▸ Excerpted records:
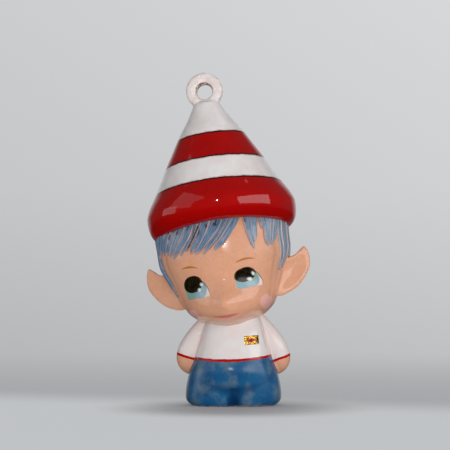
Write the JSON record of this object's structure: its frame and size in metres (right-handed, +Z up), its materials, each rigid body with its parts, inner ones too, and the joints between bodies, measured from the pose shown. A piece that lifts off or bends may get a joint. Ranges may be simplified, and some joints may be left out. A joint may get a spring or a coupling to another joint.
{
  "type": "elf figurine",
  "caption": "Glazed ceramic elf with pointed ears, a striped conical hat and a hanging loop, standing on a flat base.",
  "frame": {"origin": "middle of the bounding box, on the surface that the figurine stands on", "axes": "+Z up, the figurine faces -Y, +X is at the right of someone who looks at its face"},
  "size_m": [0.0492, 0.0446, 0.1002],
  "materials": {
    "glazed_clay": "flesh-coloured earthenware, hand painted in red, white, blue and black under a glossy clear glaze"
  },
  "bodies": {
    "root": {"figurine": "glazed_clay"}
  },
  "joints": []
}
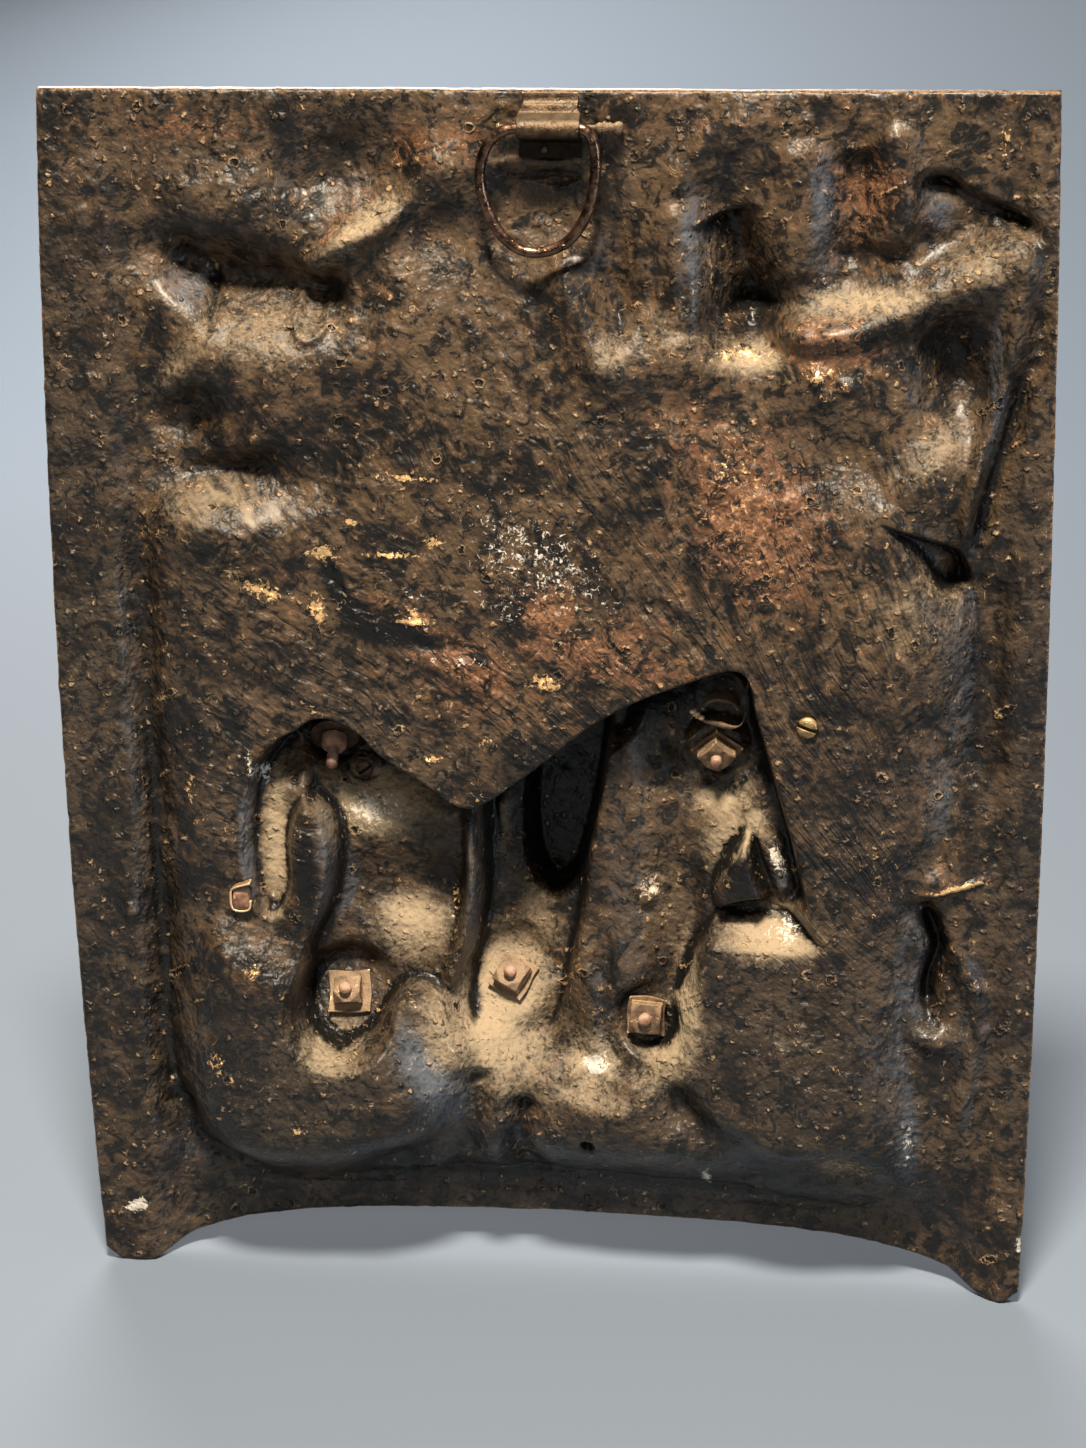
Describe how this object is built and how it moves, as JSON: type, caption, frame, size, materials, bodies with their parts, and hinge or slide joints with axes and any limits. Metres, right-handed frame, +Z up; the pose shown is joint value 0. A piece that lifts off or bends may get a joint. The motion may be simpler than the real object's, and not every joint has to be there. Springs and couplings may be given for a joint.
{
  "type": "relief plaque",
  "caption": "Cast metal relief plaque with a hollow back, bolted fixings, a bowed rim, an arched lower edge and a swinging ring to hang it by.",
  "frame": {"origin": "on the hanging ring's hinge line, behind the middle of the plaque's width, 11.6 mm below the top edge", "axes": "+Z up along the plaque's height, +X across its width to the right as its back is seen, +Y out of its front face, so the ring and the hollow back face -Y"},
  "size_m": [0.3474, 0.0633, 0.4369],
  "materials": {
    "dark_patina": "cast bronze under a dark brown-black patina with rust-red patches, dusty hollows and worn edges",
    "worn_brass": "worn brown brass strap with a golden edge",
    "copper_brown": "smooth copper-brown wire",
    "rusty_iron": "rusty iron",
    "tan_plate": "dull tan plated steel under dust",
    "bright_brass": "tarnished brass screw head"
  },
  "bodies": {
    "plaque": {"relief_panel": "dark_patina", "hanger_strap": "worn_brass", "hanger_pin": "rusty_iron", "lower_left_stud": "rusty_iron", "lower_left_washer": "tan_plate", "lower_left_nut": "tan_plate", "middle_stud": "rusty_iron", "middle_washer": "tan_plate", "middle_nut": "tan_plate", "lower_right_stud": "rusty_iron", "lower_right_washer": "tan_plate", "lower_right_nut": "tan_plate", "upper_right_stud": "rusty_iron", "upper_right_washer": "tan_plate", "upper_right_nut": "tan_plate", "upper_left_bolt": "rusty_iron", "upper_left_washer": "tan_plate", "brass_screw": "bright_brass", "shaded_screw": "bright_brass", "bent_strip": "rusty_iron", "tie_wire": "tan_plate", "clip": "tan_plate", "clip_rivet": "rusty_iron"},
    "ring": {"hanging_ring": "copper_brown"}
  },
  "joints": [
    {"name": "ring_hinge", "type": "hinge", "parent": "plaque", "child": "ring", "pos_m": [0, 0, 0], "axis": [-1, 0, 0], "range_deg": [0, 170]}
  ]
}
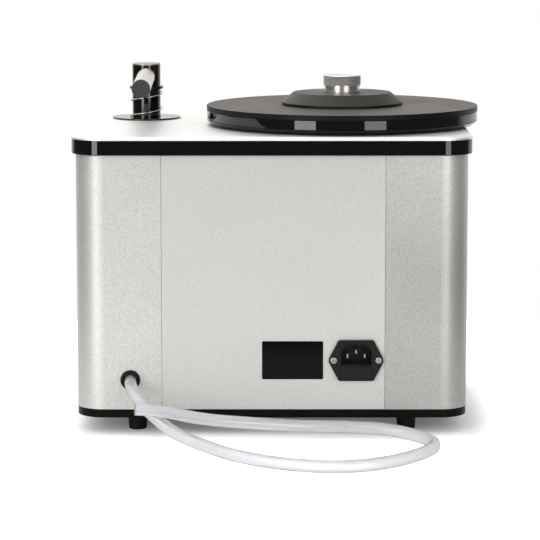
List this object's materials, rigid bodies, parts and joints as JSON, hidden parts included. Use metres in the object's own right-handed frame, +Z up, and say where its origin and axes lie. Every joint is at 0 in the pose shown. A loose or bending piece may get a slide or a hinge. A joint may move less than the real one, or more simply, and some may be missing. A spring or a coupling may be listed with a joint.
{
  "type": "record cleaning machine",
  "caption": "Wet record cleaner: a motor-driven platter with a screw-down clamp, a sprung swivelling vacuum arm, an aluminium case with a waste tank and a drain hose.",
  "frame": {"origin": "on the floor, under the middle of the machine's bounding box without its drain hose", "axes": "+X to the machine's right seen from its front, +Y to the rear with inlet and drain, +Z up"},
  "size_m": [0.335, 0.3823, 0.2898],
  "materials": {
    "black_composite": "semi-gloss black sheet with polished edges",
    "black_rubber": "matt moulded rubber",
    "zinc_steel": "zinc-plated steel",
    "case_aluminium": "satin silver, fine rolled grain",
    "machined_aluminium": "as machined",
    "deck_aluminium": "satin silver, very pale, rounded edge",
    "black_acrylic": "gloss black, flame-polished edge",
    "mat_rubber": "matt grey-brown, fine grain",
    "polished_steel": "ground and polished",
    "cast_aluminium": "die cast",
    "bearing_brass": "sintered bearing metal",
    "anodised_black": "turned and anodised black",
    "polished_aluminium": "turned and polished, knurled upper part",
    "black_moulding": "fine matt moulding",
    "spring_steel": "bright spring wire",
    "arm_aluminium": "satin silver tube",
    "velvet": "short black pile",
    "tank_moulding": "natural white moulding",
    "hose_silicone": "translucent milky white, soft sheen",
    "motor_steel": "plated steel can",
    "inlet_moulding": "dark grey moulding",
    "nickel_brass": "nickel-plated brass",
    "nickel_steel": "nickel-plated steel",
    "fuse_glass": "clear glass with metal ends",
    "plate_film": "satin black film",
    "switch_moulding": "polished black moulding",
    "board_laminate": "green solder resist",
    "nylon_white": "natural nylon",
    "component_black": "black cases"
  },
  "bodies": {
    "chassis": {"base_plate": "black_composite", "feet": "black_rubber", "foot_screws": "zinc_steel", "wrap_case": "case_aluminium", "rear_panel": "case_aluminium", "seam_strips": "case_aluminium", "corner_posts": "machined_aluminium", "base_screws": "zinc_steel", "band_screws": "zinc_steel", "top_band": "black_acrylic", "deck_plate": "deck_aluminium", "drive_gearbox": "cast_aluminium", "shaft_bearing": "bearing_brass", "gearbox_posts": "machined_aluminium", "drive_motor": "zinc_steel", "pillar_flange": "black_acrylic", "pillar_guide": "black_moulding", "guide_seal": "black_rubber", "guide_screws": "zinc_steel", "lift_spring": "spring_steel", "waste_tank": "tank_moulding", "tank_lid": "black_moulding", "tank_strap": "zinc_steel", "strap_screws": "zinc_steel", "suction_coupling": "black_rubber", "vacuum_hose": "black_rubber", "drain_spigot": "black_moulding", "drain_grommet": "black_rubber", "drain_hose": "hose_silicone", "fan_housing": "cast_aluminium", "vacuum_motor": "motor_steel", "motor_mount_ring": "black_rubber", "exhaust_duct": "black_moulding", "inlet_housing": "inlet_moulding", "inlet_pins": "nickel_brass", "inlet_screws": "nickel_steel", "rating_plate": "plate_film", "switch_housings": "black_moulding", "power_board": "board_laminate", "board_standoffs": "nylon_white", "board_parts": "component_black"},
    "turntable": {"platter": "black_acrylic", "platter_mat": "mat_rubber", "platter_hub": "machined_aluminium", "spindle": "polished_steel", "drive_shaft": "polished_steel"},
    "clamp": {"clamp_disc": "anodised_black", "clamp_gasket": "black_rubber"},
    "knob": {"clamp_knob": "polished_aluminium"},
    "lift_washer": {"thrust_washer": "polished_steel"},
    "arm": {"retaining_ring": "spring_steel", "arm_pillar": "black_acrylic", "pillar_cap": "black_acrylic", "arm_tube": "arm_aluminium", "arm_end_cap": "black_moulding", "lip_strips": "velvet"},
    "fuse_holder": {"fuse_drawer": "inlet_moulding", "fuse": "fuse_glass"},
    "direction_switch": {"direction_rocker": "switch_moulding"},
    "vacuum_switch": {"vacuum_rocker": "switch_moulding"}
  },
  "joints": [
    {"name": "platter_spin", "type": "hinge", "parent": "chassis", "child": "turntable", "pos_m": [-0.0537, 0, 0.2466], "axis": [0, 0, 1], "continuous": true},
    {"name": "clamp_lift", "type": "slide", "parent": "turntable", "child": "clamp", "axis": [0, 0, 1], "range_m": [0, 0.005]},
    {"name": "clamp_turn", "type": "hinge", "parent": "clamp", "child": "knob", "pos_m": [-0.0537, 0, 0.2693], "axis": [0, 0, 1], "range_deg": [0, 1800]},
    {"name": "arm_press", "type": "slide", "parent": "chassis", "child": "lift_washer", "axis": [0, 0, 1], "range_m": [-0.0095, 0], "stiffness_N_per_m": 700, "springref_m": 0.006, "deforming": ["lift_spring"]},
    {"name": "arm_swing", "type": "hinge", "parent": "lift_washer", "child": "arm", "pos_m": [0.1136, -0.0593, 0.2679], "axis": [0, 0, 1], "range_deg": [0, 49]},
    {"name": "fuse_drawer_slide", "type": "slide", "parent": "chassis", "child": "fuse_holder", "axis": [0, 1, 0], "range_m": [0, 0.024]},
    {"name": "direction_switch_tilt", "type": "hinge", "parent": "chassis", "child": "direction_switch", "pos_m": [0.0723, -0.1111, 0.185], "axis": [1, 0, 0], "range_deg": [-9, 9]},
    {"name": "vacuum_switch_tilt", "type": "hinge", "parent": "chassis", "child": "vacuum_switch", "pos_m": [0.1103, -0.1111, 0.185], "axis": [1, 0, 0], "range_deg": [-18, 0]}
  ],
  "couplings": [
    {"joint": "clamp_turn", "follows": "clamp_lift", "rad_per_m": 6283.2}
  ]
}
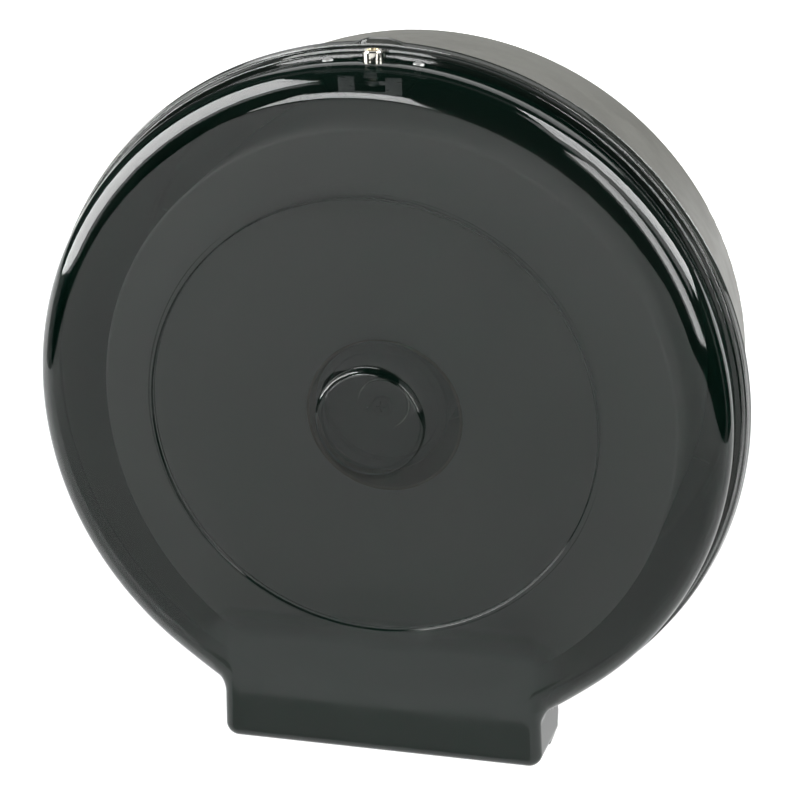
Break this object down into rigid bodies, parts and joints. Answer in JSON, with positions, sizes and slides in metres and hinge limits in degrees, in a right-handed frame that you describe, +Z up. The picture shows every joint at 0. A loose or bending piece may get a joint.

▸ Task details:
Tally the lines of the preceding listing in which the word "down" appears; state nothing but the total.

▸ Exercise answer:
2